(Entries with model source code)
====================

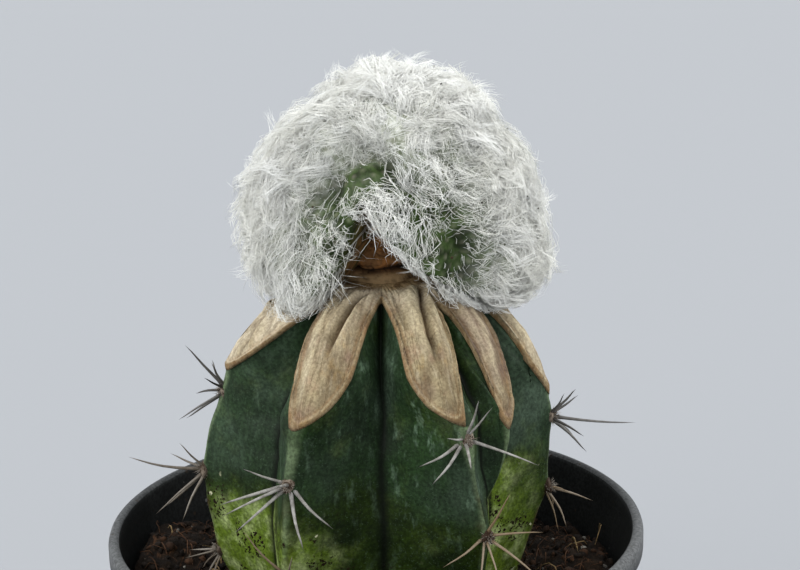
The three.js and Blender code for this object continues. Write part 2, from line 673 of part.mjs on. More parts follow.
/** Bits of bark and dry fibre that lie in the top of the soil. */
function soilBits() {
  const draw = drawer(911);
  const bits = [];
  for (let i = 0; i < BARK.count; i++) {
    const { point } = soilPlace(draw, BARK.nearest, BARK.furthest);
    const size = lerp(BARK.smallest, BARK.largest, draw());
    const bit = new THREE.IcosahedronGeometry(size, 0)
      .scale(1, lerp(0.6, 1.3, draw()), 0.7)
      .rotateZ(draw() * TURN);
    bits.push(solid(bit.translate(point.x, point.y, point.z + size * 0.1)));
  }
  for (let i = 0; i < FIBRE.count; i++) {
    const { turn, point } = soilPlace(draw, FIBRE.nearest, FIBRE.furthest);
    const way = turn + lerp(-1.2, 1.2, draw());
    const reach = lerp(FIBRE.shortest, FIBRE.longest, draw());
    const root = point.clone().setZ(point.z - 2 * FIBRE.radius);
    const rise = lerp(1.6, 3.4, draw());
    const tip = root.clone().add(new THREE.Vector3(reach * Math.cos(way), reach * Math.sin(way), rise));
    bits.push(solid(needle(root, tip, FIBRE.radius)));
  }
  return bits;
}

function makeSoil() {
  const heights = [STEM.bottom - SEAT_GAP, ...LOW_HEIGHTS.slice(1, -2)];
  const hole = heights.map((z) => COLUMNS.map((one) => {
    const azimuth = columnAzimuth(one, z);
    return stemPoint(azimuth, z, stemReach(azimuth, z) + SEAT_GAP + 0.1);
  }));
  return geometryOf(largest(joined([soilBlock(), ...soilBits()]).subtract(solid(ringBody(hole)))));
}

const pieces = [
  ['pot', makePot(), COLOURS.pot],
  ['soil', makeSoil(), COLOURS.soil],
  ['rootstock', makeRootstock(), COLOURS.stem],
  ['cut_rib_skin', geometryOf(skinBody(LAYERS.skinUnder, LAYERS.skinOver, 0)), COLOURS.skin],
  ['graft_union', makeNeck(0), COLOURS.union],
  ['crest', makeCrest(), COLOURS.crest],
];

const cactus = new THREE.Group();
for (const [name, geometry, material] of pieces) {
  const mesh = new THREE.Mesh(geometry, material);
  mesh.name = name;
  cactus.add(mesh);
}

export default cactus;
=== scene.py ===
# A small grafted cactus in a nursery pot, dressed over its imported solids.
# Shapes are worked out in millimetres and put into the frame's metres when a mesh is made.
# +Z is up, the front faces -Y, and the origin is on the ground under the pot's middle.
import math

import bpy
import numpy as np
from mathutils import Matrix, Vector, kdtree


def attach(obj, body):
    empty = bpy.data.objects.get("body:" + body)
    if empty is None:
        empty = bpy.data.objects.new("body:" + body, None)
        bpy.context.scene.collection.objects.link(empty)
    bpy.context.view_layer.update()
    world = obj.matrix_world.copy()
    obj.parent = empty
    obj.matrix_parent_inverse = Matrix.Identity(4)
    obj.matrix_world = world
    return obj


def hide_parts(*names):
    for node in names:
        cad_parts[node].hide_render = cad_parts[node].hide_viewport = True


bl_info = {
    "name": "Grafted Crested Cactus",
    "version": (1, 0, 0),
    "blender": (4, 5, 0),
    "location": "3D View > Sidebar > Cactus",
    "description": "Builds a white-haired crested cactus grafted on a ribbed rootstock, in a nursery pot",
    "category": "Add Mesh",
}

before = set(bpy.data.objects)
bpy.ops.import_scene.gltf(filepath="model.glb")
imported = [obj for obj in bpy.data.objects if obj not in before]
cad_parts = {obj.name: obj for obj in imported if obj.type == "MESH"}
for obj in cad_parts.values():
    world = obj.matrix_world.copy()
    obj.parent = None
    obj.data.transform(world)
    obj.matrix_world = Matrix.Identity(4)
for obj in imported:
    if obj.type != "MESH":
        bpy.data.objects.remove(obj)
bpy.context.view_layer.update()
MM = 0.001
TURN = 2 * math.pi
SMOOTH_ANGLE = math.radians(40)

# Pot: its wall and rim, its floor and its drainage holes
POT = dict(rim=42.5, height=70.0, foot=32.0, band=4.2, step=1.2, wall=1.1, lip=1.8, sides=160)
FLOOR = dict(top=3.2, bottom=2.0, edge=26.4, ring=1.4)
DRAIN = dict(count=8, ring=20.0, radius=2.4, centre=3.0)
# How pale the rim is at the back and the front, and where that sets in: its wear is real, and its being darker
# at the back than at the front is painted shade
WEAR_AND_LIGHT = dict(back=0.15, front=0.9, y=(-28, 12), z=(66.2, 69.6))

# Soil: its level, lumps and floor, its gap to the pot, and how finely its top is divided
SOIL = dict(level=58.0, lump=1.3, floor=3.55, gap=0.35, inner=14.0, sides=300, step=0.4)
# Heaps in the soil's top: place, width and depth, and height
HEAPS = [(-38, 6, 13, 24, 7.2), (34, 8, 9, 17, 2.8), (2, 33, 18, 7, 1.5)]
# What lies on the soil between two distances from its middle: name, count, sizes or lengths, thicknesses,
# and a colour: a setting's name or the colour itself, and how much of it
LITTER = dict(nearest=19.5, furthest=38.0)
CRUMBS = [("peat_crumbs", 900, (0.25, 0.85), "peat", 3.0), ("bark_bits", 260, (0.3, 1.05), "bark", 1.0),
          ("grit", 70, (0.2, 0.5), (0.32, 0.30, 0.26), 1.0)]
FIBRES = [("peat_fibres", 420, (1.5, 5.5), (0.05, 0.14), "bark", 1.5),
          ("straw", 46, (3.0, 10.0), (0.08, 0.2), (0.36, 0.24, 0.11), 1.0)]

# Rootstock: its axis leans a little towards +X
STEM = dict(axis=0.7, lean=0.035, lean_from=80.0, low=36.0, high=113.0, core=8.2, core_from=84.0, widest=1.25)
CREST_LINE = [(36, 7.5), (40, 12.5), (46, 17.5), (52, 20.8), (58, 23.0), (62, 24.4), (68, 26.2),
              (75, 27.8), (82, 27.9), (88, 27.2), (93, 26.6), (100, 26.6), (114, 26.4)]
# Height, a rib's half width at the axis, how blunt its flanks are and how sharp its crest is
FLANKS = [(36, 7.2, 1.1, 0.95), (58, 20, 1.1, 0.95), (75, 19.5, 1.15, 0.95), (86, 15.5, 1.3, 0.9),
          (91, 11, 1.9, 0.75), (96, 7.2, 3.2, 0.55), (101, 5.5, 4.5, 0.5), (106, 4.4, 6, 0.5),
          (110, 3.8, 6, 0.5), (114, 3.7, 6, 0.5)]
# Each rib's crest by height and azimuth, how far it shrinks at the shoulder and at the soil,
# its share of the full width, its upper flanks' shares of that to either side, the height of its tip
# and the heights of its areoles
RIBS = [
    dict(name="front_left", line=[(62, -32), (94, -28), (97, -24.5), (101, -22)],
         shoulder=0.0, base=0.0, width=1.0, flanks=(1.0, 1.0), tip=95.0, areoles=[85.6, 70.5]),
    dict(name="front_right", line=[(62, 37.5), (76, 36), (86, 31.5), (94, 28), (97, 23), (101, 20), (108, 21)],
         shoulder=0.0, base=0.0, width=1.0, flanks=(0.84, 1.0), tip=95.0, areoles=[91.8, 76, 63]),
    dict(name="inserted", line=[(62, 40), (79, 40), (84, 43), (90, 46.5), (94, 47.5), (100, 49), (104, 53),
                                (108, 57)],
         shoulder=0.0, base=7.5, width=0.8, flanks=(1.0, 0.85), tip=92.6, areoles=[]),
    dict(name="right", line=[(62, 88), (94, 87), (100, 86), (104, 89), (108, 92)],
         shoulder=0.0, base=1.2, width=1.0, flanks=(0.9, 1.1), tip=92.2, areoles=[87.3, 75.5]),
    dict(name="back_right", line=[(62, 144), (94, 144), (108, 153)],
         shoulder=0.6, base=0.3, width=1.0, flanks=(1.1, 1.0), tip=95.2, areoles=[89.5, 75, 63]),
    dict(name="back_left", line=[(62, 204), (94, 209), (108, 222)],
         shoulder=0.9, base=0.0, width=1.0, flanks=(1.0, 1.1), tip=96.0, areoles=[91, 77.5, 64.5]),
    dict(name="left", line=[(62, 274), (92, 277), (98.8, 281), (101, 285), (104, 290), (108, 296)],
         shoulder=2.6, base=0.3, width=1.12, flanks=(1.0, 1.0), tip=98.4, areoles=[93.6, 80.4, 66.5]),
]
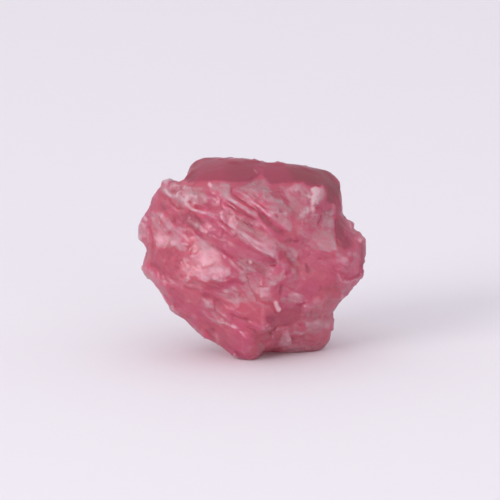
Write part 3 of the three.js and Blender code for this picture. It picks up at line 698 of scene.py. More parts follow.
class FineMesh:
    """A closed triangle mesh that can be made finer, smoothed and pushed about."""

    WELD_MM = 1e-4

    def __init__(self, points: np.ndarray, triangles: np.ndarray) -> None:
        """Keeps the mesh.

        Args:
            points: Corner places, one row each.
            triangles: Three corner numbers for each triangle.
        """
        self.points = points
        self.triangles = triangles

    @classmethod
    def welded(cls, source: bpy.types.Mesh) -> "FineMesh":
        """Copies a Blender mesh with its doubled corners made one.

        Args:
            source: The mesh to copy.

        Returns:
            The copy.
        """
        source.calc_loop_triangles()
        places = np.empty(len(source.vertices) * 3)
        source.vertices.foreach_get("co", places)
        places = places.reshape(-1, 3)
        corners = np.empty(len(source.loop_triangles) * 3, dtype=np.int32)
        source.loop_triangles.foreach_get("vertices", corners)
        keys = np.round(places / (cls.WELD_MM * MM)).astype(np.int64)
        _, first, number = np.unique(keys, axis=0, return_index=True, return_inverse=True)
        return cls(places[first], number.reshape(-1)[corners].reshape(-1, 3))

    def edges(self) -> tuple[np.ndarray, np.ndarray]:
        """Lists each edge once.

        Returns:
            The edges as pairs of corners, and for each triangle the numbers of its three edges.
        """
        sides = np.concatenate([self.triangles[:, pair] for pair in ([0, 1], [1, 2], [2, 0])])
        pairs, number = np.unique(np.sort(sides, axis=1), axis=0, return_inverse=True)
        return pairs, number.reshape(3, -1).T

    def subdivide(self) -> None:
        """Splits each triangle in four and rounds the mesh by Loop's rule."""
        pairs, triangle_edges = self.edges()
        points, corners = self.points, self.triangles
        count = len(points)
        middles = points[pairs].sum(axis=1) * (3.0 / 8.0)
        for edge, opposite in ((0, 2), (1, 0), (2, 1)):
            np.add.at(middles, triangle_edges[:, edge], points[corners[:, opposite]] / 8.0)
        valence = np.bincount(pairs.ravel(), minlength=count)
        around = np.zeros_like(points)
        np.add.at(around, pairs[:, 0], points[pairs[:, 1]])
        np.add.at(around, pairs[:, 1], points[pairs[:, 0]])
        weight = (5.0 / 8.0 - (3.0 / 8.0 + np.cos(2.0 * np.pi / valence) / 4.0) ** 2) / valence
        moved = points * (1.0 - valence * weight)[:, None] + around * weight[:, None]
        a, b, c = corners.T
        ab, bc, ca = (triangle_edges + count).T
        quarters = ((a, ab, ca), (ab, b, bc), (ca, bc, c), (ab, bc, ca))
        self.points = np.concatenate([moved, middles])
        self.triangles = np.concatenate([np.stack(quarter, axis=1) for quarter in quarters])

    def normals(self) -> np.ndarray:
        """Works out the way that the skin faces at each corner.

        Returns:
            One unit row for each corner.
        """
        a, b, c = (self.points[self.triangles[:, corner]] for corner in range(3))
        facing = np.cross(b - a, c - a)
        total = np.zeros_like(self.points)
        for corner in range(3):
            np.add.at(total, self.triangles[:, corner], facing)
        return total / np.linalg.norm(total, axis=1, keepdims=True)

    def smoothed(self, values: np.ndarray, rounds: int) -> np.ndarray:
        """Averages values with those of their neighbours.

        Args:
            values: One value or row for each corner.
            rounds: How many times to average.

        Returns:
            The averaged values.
        """
        pairs, _ = self.edges()
        valence = np.bincount(pairs.ravel(), minlength=len(self.points)).astype(float)
        flat = values.reshape(len(values), -1)
        for _ in range(rounds):
            total = np.empty_like(flat)
            for column in range(flat.shape[1]):
                near = flat[:, column]
                total[:, column] = np.bincount(pairs[:, 0], near[pairs[:, 1]], len(near))
                total[:, column] += np.bincount(pairs[:, 1], near[pairs[:, 0]], len(near))
            flat = 0.5 * flat + 0.5 * total / valence[:, None]
        return flat.reshape(values.shape)

    def to_blender(self, name: str, looks: dict[Look, np.ndarray]) -> bpy.types.Object:
        """Makes the mesh a Blender object.

        Args:
            name: The object's name.
            looks: Values for each corner, kept on the mesh under their names.

        Returns:
            The object, linked to the scene.
        """
        mesh = bpy.data.meshes.new(name)
        mesh.from_pydata(self.points.tolist(), [], self.triangles.tolist())
        for look, values in looks.items():
            layer = mesh.attributes.new(look.value, "FLOAT", "POINT")
            layer.data.foreach_set("value", values.astype(np.float32))
        mesh.shade_smooth()
        mesh.update()
        piece = bpy.data.objects.new(name, mesh)
        bpy.context.scene.collection.objects.link(piece)
        return piece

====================

§ **Request**: Everything from the line that contains "const mesh = new" to the line that contains "for node in" must be transcribed exactly, both end lines included.

§ **Completed exercise**:
  const mesh = new THREE.Mesh(geometry, material);
  mesh.name = name;
  cactus.add(mesh);
}

export default cactus;
=== scene.py ===
# A small grafted cactus in a nursery pot, dressed over its imported solids.
# Shapes are worked out in millimetres and put into the frame's metres when a mesh is made.
# +Z is up, the front faces -Y, and the origin is on the ground under the pot's middle.
import math

import bpy
import numpy as np
from mathutils import Matrix, Vector, kdtree


def attach(obj, body):
    empty = bpy.data.objects.get("body:" + body)
    if empty is None:
        empty = bpy.data.objects.new("body:" + body, None)
        bpy.context.scene.collection.objects.link(empty)
    bpy.context.view_layer.update()
    world = obj.matrix_world.copy()
    obj.parent = empty
    obj.matrix_parent_inverse = Matrix.Identity(4)
    obj.matrix_world = world
    return obj


def hide_parts(*names):
    for node in names:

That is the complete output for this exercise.